A spatiotemporal fuzzy control approach for complex distributed parameter system with application to thermal processes

Abstract

Many industrial processes belong to distributed parameter systems (DPSs) with unknown spatiotemporal dynamics and complex boundary conditions. However, attentions to both temporal and spatial dynamics in the control law are less paid in the existing control methods, which often makes them challenging to achieve accurate control. Here, a spatiotemporal fuzzy control approach with consideration of both temporal and spatial dynamics is proposed for unknown and complex DPSs.
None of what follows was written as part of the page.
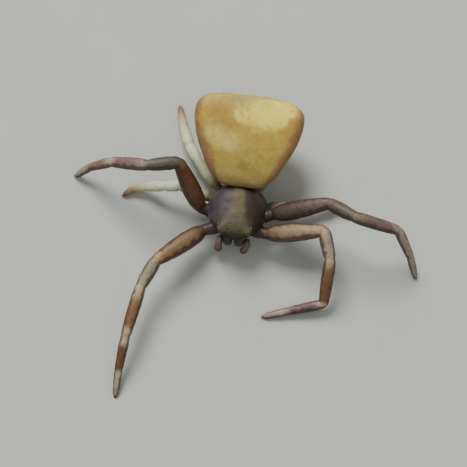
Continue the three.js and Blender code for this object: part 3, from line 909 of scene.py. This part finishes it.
def spinneret_skins():
    """A low round collar, and three pairs of short cones that lean together on it."""
    root, tip = np.array(SPINNERET_ROOT), np.array(SPINNERET_TIP)
    way = unit(tip - root)
    over = unit(np.cross([1.0, 0, 0], way))
    skins = [tube([root, root + way * 0.42], [(0, 0.36), (1, 0.3)], 30, 28, pinch=0)]
    for side in (-1, 1):
        for across, rise, radius in ((0.13, 0.13, 0.1), (0.07, 0.0, 0.06), (0.13, -0.13, 0.11)):
            foot = root + way * 0.35 + over * rise + np.array([side * across, 0, 0])
            end = root + way * 0.76 + over * rise * 0.5 + np.array([side * across * 0.6, 0, 0])
            skins.append(tube([foot, end], [(0, radius), (1, radius * 0.5)], 24, 16, pinch=0))
    return [{"grid": grid, "marks": plain_marks(grid)} for grid, _ in skins]


# Settings
def colour_setting(name, words, colour):
    """A colour that a user may change, given as an sRGB hex value."""
    return FloatVectorProperty(
        name=name, description=words, subtype="COLOR", min=0, max=1, default=linear(colour)
    )


class SpiderColours(bpy.types.PropertyGroup):
    """Main colours of the animal and its stage"""

    # Painted highlight over the humps, not a pigment of the animal.
    abdomen_highlight: colour_setting("Hump yellow", "Light patches over the humps", "#F6E266")
    flank_brown: colour_setting("Flank brown", "Sides of the abdomen", "#86623E")
    shield_band: colour_setting("Shield band", "Band along the middle of the shield", "#605434")
    # Painted shade on the undersides of the front legs, also the colour of their darker edges.
    leg_dark: colour_setting("Leg dark", "Edges and undersides of the front legs", "#3A2618")
    # Painted shade on the undersides of the hind legs.
    hind_dark: colour_setting("Hind leg dark", "Undersides of the hind legs", "#8C8A62")
    eye_black: colour_setting("Eye black", "Pigment behind the lenses", "#0B0908")
    floor_grey: colour_setting("Floor grey", "The stage's floor", "#BDBDB6")


class SpiderCoat(bpy.types.PropertyGroup):
    """Sizes and numbers of the hairs"""

    length: FloatProperty(name="Length", description="Hair length in mm", default=0.13, min=0.02)
    width: FloatProperty(name="Radius", description="Hair radius at its root in mm", default=0.006)
    front_leg: IntProperty(name="Front legs", description="Hairs on each front leg", default=2600)
    hind_leg: IntProperty(name="Hind legs", description="Hairs on each hind leg", default=1100)
    feeler: IntProperty(name="Feelers", description="Hairs on each feeler", default=500)
    abdomen: IntProperty(name="Abdomen", description="Hairs on the abdomen", default=2600)
    shield: IntProperty(name="Shield", description="Bristles on the shield", default=260)
    bristle: FloatProperty(name="Bristle", description="Bristle length in mm", default=0.34)


class SpiderStage(bpy.types.PropertyGroup):
    """Camera and light"""

    azimuth: FloatProperty(
        name="Azimuth", description="Turn of the camera from straight ahead of the animal",
        subtype="ANGLE", default=math.radians(8),
    )
    elevation: FloatProperty(
        name="Elevation", description="Height angle of the camera above the floor",
        subtype="ANGLE", default=math.radians(75),
    )
    distance: FloatProperty(
        name="Distance", description="Camera to animal", unit="LENGTH", default=0.12
    )
    key: FloatProperty(name="Key", description="Power of the main light in W", default=2.7)
    fill: FloatProperty(name="Fill", description="Power of the second light in W", default=0.22)
    sky: FloatProperty(name="Sky", description="Strength of the even light", default=0.5)


# Operators
class BuildAbdomen(bpy.types.Operator):
    """Makes the abdomen's skin and its short hairs"""

    bl_idname = "crab_spider.abdomen"
    bl_label = "Abdomen"

    def execute(self, context):
        material = soft_abdomen_cuticle(context.scene.spider_colours)
        coat = context.scene.spider_coat
        skin = abdomen_skin()
        finish(mesh_from_skins("abdomen_skin", [skin]), material, "abdomen", "abdomen")
        chance = np.random.default_rng(21)
        roots = scatter(skin, coat.abdomen, chance, np.ones(skin["grid"].shape[:2]))
        lean = np.array([0, 0.9, 0.15]) + chance.normal(scale=0.25, size=(coat.abdomen, 3))
        sizes = coat.length * 0.75 * chance.uniform(0.6, 1.3, coat.abdomen)
        piece = hairs("abdomen_hairs", roots, lean, sizes, coat.width)
        finish(piece, material, "abdomen")
        return {"FINISHED"}


class BuildForeBody(bpy.types.Operator):
    """Makes the shield, the breast plate, the waist, the jaws and the spinnerets"""

    bl_idname = "crab_spider.fore_body"
    bl_label = "Fore body"

    def execute(self, context):
        material = hard_shield_cuticle(context.scene.spider_colours)
        coat = context.scene.spider_coat
        skin = shield_skin()
        finish(mesh_from_skins("shield_skin", [skin]), material, "shield", "carapace")
        chance = np.random.default_rng(5)
        keep = step(1.7, 2.2, skin["grid"][..., 2])
        roots = scatter(skin, coat.shield, chance, keep)
        lean = np.array([0, -0.5, 0.3]) + chance.normal(scale=0.3, size=(coat.shield, 3))
        sizes = coat.length * chance.uniform(0.8, 1.7, coat.shield)
        piece = hairs("shield_bristles", roots, lean, sizes, coat.width * SHIELD_BRISTLE)
        finish(piece, material, "shield")
        finish(mesh_from_skins("breast_plate", [sternum_skin()]), material, "shield", "sternum")
        waist, _ = tube([(0, 0.9, 1.5), (0, 1.9, 1.6)], [(0, 0.26), (1, 0.26)], 30, 28, pinch=0)
        waist = {"grid": waist, "marks": plain_marks(waist)}
        finish(mesh_from_skins("waist", [waist]), material, "shield", "pedicel")
        piece = mesh_from_skins("spinneret_group", spinneret_skins())
        finish(piece, material, "leg_tan", "spinnerets")
        for own in SIDES:
            piece = mesh_from_skins(f"jaw_{own}", [jaw_skin(own)])
            finish(piece, material, "shield", f"chelicera_{own}")
        return {"FINISHED"}


class BuildEyes(bpy.types.Operator):
    """Makes the eight eyes"""

    bl_idname = "crab_spider.eyes"
    bl_label = "Eyes"

    def execute(self, context):
        material = clear_eye_lens(context.scene.spider_colours)
        for name, middle, radius in eye_places():
            skin = {"grid": middle + radius * ball_directions(20, 26), "marks": {}}
            piece = mesh_from_skins(f"lens_{name}", [skin])
            finish(piece, material, "eye", f"eye_{name}")
        return {"FINISHED"}


class BuildLegs(bpy.types.Operator):
    """Makes the eight legs with their hairs, bristles and claws"""

    bl_idname = "crab_spider.legs"
    bl_label = "Legs"

    def execute(self, context):
        colours = context.scene.spider_colours
        coat = context.scene.spider_coat
        claw = dark_claw_cuticle()
        hind = hard_leg_cuticle("pale_hind_cuticle", HIND_BANDS, 0.45, 0.0, colours.hind_dark, 0.25)
        claws = []
        for number, own in POSES:
            name = f"leg{number}_{own}"
            front = number <= 2
            material = hind
            if front:
                bands = LEG_BANDS[number, own]
                material = hard_leg_cuticle(f"{name}_cuticle", bands, 0.95, 0.75, colours.leg_dark)
            slot = "leg_brown" if front else "hind_leg"
            skin = leg_skin(number, own)
            piece = mesh_from_skins(f"{name}_skin", [skin])
            finish(piece, material, slot, *[f"{name}_{part}" for part in LEG_SEGMENTS])
            count = coat.front_leg if front else coat.hind_leg
            seed = number * 2 + (own == "left")
            share = skin["marks"]["Along"]
            keep = 0.25 + step(0.15, 0.2, share) + 2 * step(0.8, 1, share)
            sizes = (count, coat.length, coat.width, seed)
            limb_coat(f"{name}_hairs", skin, *sizes, material, slot, keep)
            if front:
                along, turns = np.array(FEMUR_BRISTLES + SHIN_BRISTLES).T
                roots = stand_at(skin, along, turns)
                lean = ahead_of(skin, roots) * 0.9
                piece = hairs(f"{name}_bristles", roots, lean, coat.bristle, coat.width * LEG_BRISTLE)
                finish(piece, claw, slot)
            claws += self.claw_pair(number, own)
        finish(mesh_from_skins("claws", claws), claw, "leg_brown")
        return {"FINISHED"}

    def claw_pair(self, number, own):
        """Two hooks side by side that curve from a foot's tip down to the floor."""
        joints = leg_joints(number, own)
        toe = leg_radii(number)["toe"]
        ahead = unit((joints[6] - joints[5]) * [1, 1, 0])
        across = np.cross(ahead, [0, 0, 1.0])
        hooks = []
        for side in (-1, 1):
            base = joints[6] + across * side * toe * 0.4 - ahead * 0.04
            reach = [base, base + ahead * 0.1 + across * side * 0.02, base + ahead * 0.15]
            reach[1][2] = toe * 1.1
            reach[2][2] = 0.02
            hooks.append(hook_skin(reach, CLAW_RADIUS))
        return hooks


class BuildMouthParts(bpy.types.Operator):
    """Makes the feelers with their hairs, and the fangs"""

    bl_idname = "crab_spider.mouth_parts"
    bl_label = "Mouth parts"

    def execute(self, context):
        colours = context.scene.spider_colours
        coat = context.scene.spider_coat
        material = hard_leg_cuticle("feeler_cuticle", PALP_BANDS, 0.5, 0.2, colours.leg_dark)
        fangs = []
        for own, side in SIDES.items():
            skin = palp_skin(own)
            finish(mesh_from_skins(f"feeler_{own}", [skin]), material, "leg_brown", f"palp_{own}")
            sizes = (coat.feeler, coat.length, coat.width, 40 + side)
            limb_coat(f"feeler_{own}_hairs", skin, *sizes, material, "leg_brown")
            x, y = side * JAW["x"] * 0.85, JAW["y"] - 0.28
            base = JAW["bottom"] + 0.08
            bend = (x - side * 0.08, y - 0.04, base - 0.12)
            point = (x - side * 0.2, y, base - 0.14)
            fangs.append(hook_skin([(x, y, base), bend, point], FANG_RADIUS))
        finish(mesh_from_skins("fangs", fangs), dark_claw_cuticle(), "shield")
        return {"FINISHED"}


class BuildStage(bpy.types.Operator):
    """Makes the floor, the lights and the camera"""

    bl_idname = "crab_spider.stage"
    bl_label = "Stage"

    # The photograph's frame, and where the middle of the shield lies in it
    FRAME_PX = 467
    SHIELD_PX = (237.0, 211.0)
    PX_PER_MM = 20.5
    SHIELD_POINT = (0.0, 0.0, 1.9)
    FLOOR_RADIUS = 700.0

    def execute(self, context):
        stage = context.scene.spider_stage
        self.add_floor(context.scene.spider_colours)
        self.add_camera(context.scene, stage)
        for name, place, size, power in (
            ("key_light", (-0.14, 0.27, 0.38), 0.23, stage.key),
            ("fill_light", (0.28, -0.2, 0.36), 0.3, stage.fill),
        ):
            light = bpy.data.lights.new(name, "AREA")
            light.energy = power
            light.shape = "DISK"
            light.size = size
            lamp = bpy.data.objects.new(name, light)
            context.scene.collection.objects.link(lamp)
            lamp.location = place
            lamp.rotation_euler = (-Vector(place)).to_track_quat("-Z", "Y").to_euler()
        world = bpy.data.worlds.new("even_sky")
        world.use_nodes = True
        background = world.node_tree.nodes["Background"]
        background.inputs["Color"].default_value = opaque("#E8EBEE")
        background.inputs["Strength"].default_value = stage.sky
        context.scene.world = world
        return {"FINISHED"}

    def add_floor(self, colours):
        """A flat disc: rings whose radius grows as the square of their number."""
        rings, around = 20, 72
        radius = self.FLOOR_RADIUS * np.linspace(0.02, 1, rings)[:, None] ** 2
        turn = np.linspace(0, 2 * math.pi, around, endpoint=False)[None]
        flat = np.zeros((rings, around))
        grid = np.stack([radius * np.cos(turn), radius * np.sin(turn), flat], -1)
        ids = np.arange(rings * around).reshape(rings, around)
        after = np.roll(ids, -1, axis=1)
        quads = np.stack([ids[:-1], ids[1:], after[1:], after[:-1]], -1).reshape(-1, 4)
        fan = np.stack([ids[0], after[0], np.full(around, rings * around)], -1)
        points = np.concatenate([grid.reshape(-1, 3), [[0, 0, 0]]])
        floor = mesh_object("floor", points, quads.tolist() + fan.tolist(), {})
        floor.data.materials.append(matt_coated_board(colours))

    def add_camera(self, scene, stage):
        """The camera looks back along its azimuth and elevation, with the shield at its pixel."""
        azimuth, elevation = stage.azimuth, stage.elevation
        back = np.array(
            [
                math.sin(azimuth) * math.cos(elevation),
                -math.cos(azimuth) * math.cos(elevation),
                math.sin(elevation),
            ]
        )
        right = np.array([math.cos(azimuth), math.sin(azimuth), 0])
        up = np.cross(back, right)
        focal_px = self.PX_PER_MM * stage.distance / MM
        aside = (self.SHIELD_PX[0] - self.FRAME_PX / 2) / focal_px
        above = (self.FRAME_PX / 2 - self.SHIELD_PX[1]) / focal_px
        target = (np.array(self.SHIELD_POINT) + SHIFT) * MM
        place = target + (back - right * aside - up * above) * stage.distance
        data = bpy.data.cameras.new("camera")
        data.sensor_width = 36
        data.lens = focal_px * data.sensor_width / self.FRAME_PX
        data.clip_start = 0.002
        data.clip_end = 20
        camera = bpy.data.objects.new("camera", data)
        camera.matrix_world = Matrix(
            [[right[i], up[i], back[i], place[i]] for i in range(3)] + [[0, 0, 0, 1]]
        )
        scene.collection.objects.link(camera)
        scene.camera = camera


OPERATORS = (BuildAbdomen, BuildForeBody, BuildEyes, BuildLegs, BuildMouthParts, BuildStage)
SETTINGS = {
    "spider_colours": SpiderColours, "spider_coat": SpiderCoat, "spider_stage": SpiderStage,
}


class SpiderPanel(bpy.types.Panel):
    """Lists the settings and the operators in the sidebar"""

    bl_idname = "VIEW3D_PT_crab_spider"
    bl_label = "Crab spider"
    bl_space_type = "VIEW_3D"
    bl_region_type = "UI"
    bl_category = "Crab spider"

    def draw(self, context):
        for name, group in SETTINGS.items():
            box = self.layout.box()
            for setting in group.__annotations__:
                box.prop(getattr(context.scene, name), setting)
        for operator in OPERATORS:
            self.layout.operator(operator.bl_idname)


CLASSES = (*SETTINGS.values(), *OPERATORS, SpiderPanel)


def register():
    """Registers the classes, and gives the scene its settings."""
    for each in CLASSES:
        bpy.utils.register_class(each)
    for name, group in SETTINGS.items():
        setattr(bpy.types.Scene, name, PointerProperty(type=group))


def unregister():
    """Takes the settings and the classes away again."""
    for name in SETTINGS:
        delattr(bpy.types.Scene, name)
    for each in reversed(CLASSES):
        bpy.utils.unregister_class(each)


def main():
    """Builds the stage and the animal."""
    register()
    bpy.ops.crab_spider.stage()
    bpy.ops.crab_spider.abdomen()
    bpy.ops.crab_spider.fore_body()
    bpy.ops.crab_spider.eyes()
    bpy.ops.crab_spider.legs()
    bpy.ops.crab_spider.mouth_parts()


if __name__ == "__main__":
    main()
First, a spatiotemporal fuzzy model is developed to reconstruct dynamics of nonlinear DPS. Since it constructs a two-layer fuzzy rules (i.e., temporal fuzzy rule and spatial fuzzy rule) to consider both the nonlinear dynamics on time and the nonlinear energy transfer on space, it can effectively achieve the model of DPSs. On this basis, a spatiotemporal fuzzy controller is developed according to the developed two-layer fuzzy rules, which means that this derived control law considers both temporal and spatial dynamics. Then, a two-step solution method is designed for the spatiotemporal control law. Stability conditions of the control system are rigorously deduced by transforming the solving process to a series of linear matrix inequalities (LMIs). The stability and effect of the proposed spatiotemporal control strategy are demonstrated by mathematical proof and case studies. Comparison results demonstrate that the proposed method has better control performance (relative errors and mean absolute percentage errors are bounded in 4%).